## JOB
Could the lines from the one with "obj.data.transform(world)" through the end of the listing be restated exactly, with nothing else included?

## DATA PROVIDED
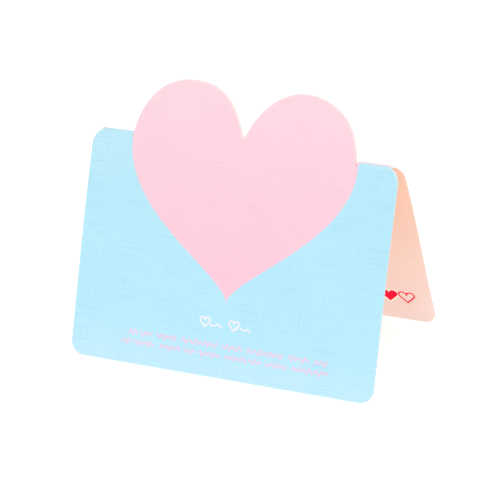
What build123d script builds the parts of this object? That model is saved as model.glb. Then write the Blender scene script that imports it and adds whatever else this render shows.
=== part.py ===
from build123d import *
import math
import os

# A folded greeting card that stands like a tent. It is one sheet of thick card, cut and
# scored flat, then folded. A heart is cut free above the fold, so that its two lobes stay
# in the plane of the front panel and leave a window of the same shape in the back panel.
#
# Frame: X runs along the fold, the front panel faces -Y, and Z = 0 is the table under the
# two foot edges. The origin lies under the middle of the fold.
# On a panel, u runs along the fold and v up the panel, with v = 0 on the flat sheet's fold line.

# Sheet
sheet_width = 105.0
panel_length = 74.0          # from the fold line to a foot edge, on the flat sheet
sheet_thickness = 0.7

# Fold
fold_outer_radius = 2.0      # a thick card rolls over rather than creasing sharply
panel_lean = 22.2            # each panel's angle from upright, in degrees

# Rounded corners
foot_corner_radius = 4.5
fold_corner_inset = 4.2      # how far in from the side the fold ends
fold_corner_drop = 5.4       # how far below the fold line the side begins to round

# Heart, as its cutting line
heart_half_width = 38.5
heart_widest_v = -2.7        # its widest place lies just under the fold line
heart_notch_v = 1.9          # bottom of the dip between the lobes
cut_gap = 0.15               # what the blade takes from the edge of the lobes

# Each lobe, measured to its own side of the middle: its highest point, the control point that
# bends its curve up from the dip, how far its curve runs level at the top, towards the dip
# and outwards, and the height from which it comes straight down at its side
right_lobe_top = (19.6, 18.55)
right_lobe_rise = (3.0, 10.8)
right_lobe_level = (8.9, 6.7)
right_lobe_side_v = 14.4
left_lobe_top = (18.7, 18.8)     # the left lobe is a little fuller
left_lobe_rise = (4.7, 16.5)
left_lobe_level = (7.4, 14.0)
left_lobe_side_v = 5.2

# The bend, seen along X
bend_angle = 180 - 2 * panel_lean
inner_radius = fold_outer_radius - sheet_thickness
middle_radius = fold_outer_radius - sheet_thickness / 2
bend_half_length = math.radians(bend_angle / 2) * middle_radius

half_width = sheet_width / 2
lean = math.radians(panel_lean)
straight_length = panel_length - bend_half_length
axis_height = straight_length * math.cos(lean) - inner_radius * math.sin(lean)
bend_axis = Vector(0, 0, axis_height)

# Each panel's outer face as a sketch plane, with its origin where v = 0
front_normal = Vector(0, -math.cos(lean), math.sin(lean))
front_up = Vector(0, math.sin(lean), math.cos(lean))
front_plane = Plane(
    origin=bend_axis + front_normal * fold_outer_radius + front_up * bend_half_length,
    x_dir=(1, 0, 0),
    z_dir=front_normal,
)
back_normal = Vector(0, math.cos(lean), math.sin(lean))
back_up = Vector(0, -math.sin(lean), math.cos(lean))
back_plane = Plane(
    origin=bend_axis + back_normal * fold_outer_radius + back_up * bend_half_length,
    x_dir=(1, 0, 0),
    z_dir=-back_normal,
)


# One panel, flat, from the fold line down to its foot edge
with BuildSketch() as panel:
    with BuildLine():
        foot = Line((0, -panel_length), (half_width - foot_corner_radius, -panel_length))
        foot_corner = JernArc(foot @ 1, (1, 0), foot_corner_radius, 90)
        side = Line(foot_corner @ 1, (half_width, -fold_corner_drop))
        fold_corner = TangentArc(side @ 1, (half_width - fold_corner_inset, 0), tangent=(0, 1))
        Line(fold_corner @ 1, (0, 0))
        mirror(about=Plane.YZ)
    make_face()
    # the last stretch below the fold line belongs to the bend
    Rectangle(sheet_width, 2 * bend_half_length, mode=Mode.SUBTRACT)


def lobe_line(hand, top, rise, level, side_v):
    """The cutting line of one lobe, to the right (hand 1) or the left (hand -1): up from the dip
    to its top, then down to the heart's widest place. Gives this second, outer curve."""
    Bezier(
        (0, heart_notch_v),
        (hand * rise[0], rise[1]),
        (hand * (top[0] - level[0]), top[1]),
        (hand * top[0], top[1]),
    )
    return Bezier(
        (hand * top[0], top[1]),
        (hand * (top[0] + level[1]), top[1]),
        (hand * heart_half_width, side_v),
        (hand * heart_half_width, heart_widest_v),
    )


# The cutting line of both lobes. It is straight below the heart's widest place and is
# closed inside the front panel, clear of the bend.
lobe_base_v = min(heart_widest_v, -bend_half_length) - fold_outer_radius
with BuildSketch() as lobes:
    with BuildLine():
        right_lobe = lobe_line(
            1, right_lobe_top, right_lobe_rise, right_lobe_level, right_lobe_side_v
        )
        left_lobe = lobe_line(
            -1, left_lobe_top, left_lobe_rise, left_lobe_level, left_lobe_side_v
        )
        Polyline(
            right_lobe @ 1,
            (heart_half_width, lobe_base_v),
            (-heart_half_width, lobe_base_v),
            left_lobe @ 1,
        )
    make_face()

# The window is what the lobes take out of the back panel: the same line, turned over the fold
with BuildSketch() as window:
    mirror(lobes.sketch, about=Plane.XZ)
    with Locations((0, sheet_width / 2)):
        Rectangle(sheet_width, sheet_width, mode=Mode.SUBTRACT)


def reach(edge, v, default):
    """How far out from the middle an edge of the flat outline lies at height v."""
    if v < edge.bounding_box().min.Y:
        return default
    crossings = edge.intersect(Axis((0, v, 0), (1, 0, 0)))
    return max(abs(vertex.X) for vertex in crossings.vertices())


# The bend between the panels is left only at the two ends of the fold, between the lobes
# and the rounded corners. Its cut walls stand square to the sheet all the way round, so
# each strip is a ring cut to a loft of radial sections.
sections_per_half = 5


def bend_strip(hand, lobe):
    """The bend on the right (hand 1) or on the left (hand -1), beside the given lobe."""
    with BuildPart() as trim:
        for half in (-1, 1):
            for step in range(sections_per_half + 1):
                angle = math.radians(half * bend_angle / 2 * step / sections_per_half)
                v = angle * middle_radius
                inner_x = reach(lobe, v, heart_half_width)
                outer_x = reach(fold_corner, -abs(v), half_width)
                radial = Plane(
                    origin=bend_axis,
                    x_dir=(1, 0, 0),
                    z_dir=(0, -math.cos(angle), math.sin(angle)),
                )
                with BuildSketch(radial):
                    with Locations((hand * (inner_x + outer_x) / 2, middle_radius)):
                        Rectangle(outer_x - inner_x, sheet_thickness + inner_radius)
            loft()
    with BuildPart() as strip:
        with BuildSketch(Plane(origin=bend_axis, x_dir=(0, 1, 0), z_dir=(1, 0, 0))):
            with BuildLine():
                start = 90 - bend_angle / 2
                outer = CenterArc((0, 0), fold_outer_radius, start, bend_angle)
                inner = CenterArc((0, 0), inner_radius, start, bend_angle)
                Line(outer @ 0, inner @ 0)
                Line(outer @ 1, inner @ 1)
            make_face()
        extrude(amount=half_width, both=True)
        add(trim.part, mode=Mode.INTERSECT)
    return strip.part


right_strip = bend_strip(1, right_lobe)
left_strip = bend_strip(-1, left_lobe)

with BuildPart() as card:
    with BuildSketch(front_plane):
        add(panel.sketch)
        add(lobes.sketch)
        # the blade's slit, which frees the lobes from the bend beside them
        slit_x = heart_half_width - cut_gap
        with Locations((slit_x, -bend_half_length)):
            Rectangle(sheet_width, sheet_width, align=(Align.MIN, Align.MIN), mode=Mode.SUBTRACT)
        with Locations((-slit_x, -bend_half_length)):
            Rectangle(sheet_width, sheet_width, align=(Align.MAX, Align.MIN), mode=Mode.SUBTRACT)
    extrude(amount=-sheet_thickness)
    with BuildSketch(back_plane):
        add(panel.sketch)
        add(window.sketch, mode=Mode.SUBTRACT)
    extrude(amount=sheet_thickness)
    add(right_strip)
    add(left_strip)

card.part.label = "card"
os.makedirs("parts", exist_ok=True)
export_step(card.part, "parts/card.step")

print("card:", len(card.part.solids()), "solid, volume", round(card.part.volume, 1), "mm3")
print("size", card.part.bounding_box().size, "ridge at", round(axis_height + fold_outer_radius, 2))
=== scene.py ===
# %% [markdown]
# # A folded greeting card with a heart that stands above its fold
#
# The real card is one sheet of stiff linen-textured board. A blade cuts a heart's two lobes
# free across the fold, so that when the sheet is folded like a tent the lobes stay up in the
# plane of the front panel, and the back panel keeps a window of the same shape.
#
# This file loads the measured part, then dresses it: a finer sheet with rounded cut edges,
# printed colours, a linen surface and soft studio light. Lengths are written in millimetres
# and turned into Blender's metres with `MM`.

import bmesh
import bpy
import numpy as np
from mathutils import Matrix, Vector


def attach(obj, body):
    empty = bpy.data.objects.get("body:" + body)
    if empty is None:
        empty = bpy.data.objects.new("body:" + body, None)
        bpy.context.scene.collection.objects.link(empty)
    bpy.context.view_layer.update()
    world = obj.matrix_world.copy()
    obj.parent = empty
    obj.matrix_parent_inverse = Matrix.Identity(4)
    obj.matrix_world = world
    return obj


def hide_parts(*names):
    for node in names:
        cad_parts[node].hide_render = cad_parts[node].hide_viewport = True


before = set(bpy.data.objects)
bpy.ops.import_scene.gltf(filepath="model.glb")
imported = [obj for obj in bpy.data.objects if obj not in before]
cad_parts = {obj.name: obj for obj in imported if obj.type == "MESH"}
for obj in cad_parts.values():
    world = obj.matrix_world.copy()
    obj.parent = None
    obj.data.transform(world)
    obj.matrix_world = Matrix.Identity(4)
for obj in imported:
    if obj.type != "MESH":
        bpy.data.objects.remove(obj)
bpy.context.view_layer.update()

MM = 0.001

# %% [markdown]
# ## The camera
#
# The card was photographed with a long lens from the right and from above, and the camera
# was tipped a little. A long lens could be faked by moving a short one back and cropping,
# but the perspective of the card's edges fixes the distance, so the camera stands at that
# distance and looks at a point under the fold. Its axes are built from three angles, which
# keeps the tilt exact, where a Track To constraint would straighten it.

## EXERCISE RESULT
    obj.data.transform(world)
    obj.matrix_world = Matrix.Identity(4)
for obj in imported:
    if obj.type != "MESH":
        bpy.data.objects.remove(obj)
bpy.context.view_layer.update()

MM = 0.001

# %% [markdown]
# ## The camera
#
# The card was photographed with a long lens from the right and from above, and the camera
# was tipped a little. A long lens could be faked by moving a short one back and cropping,
# but the perspective of the card's edges fixes the distance, so the camera stands at that
# distance and looks at a point under the fold. Its axes are built from three angles, which
# keeps the tilt exact, where a Track To constraint would straighten it.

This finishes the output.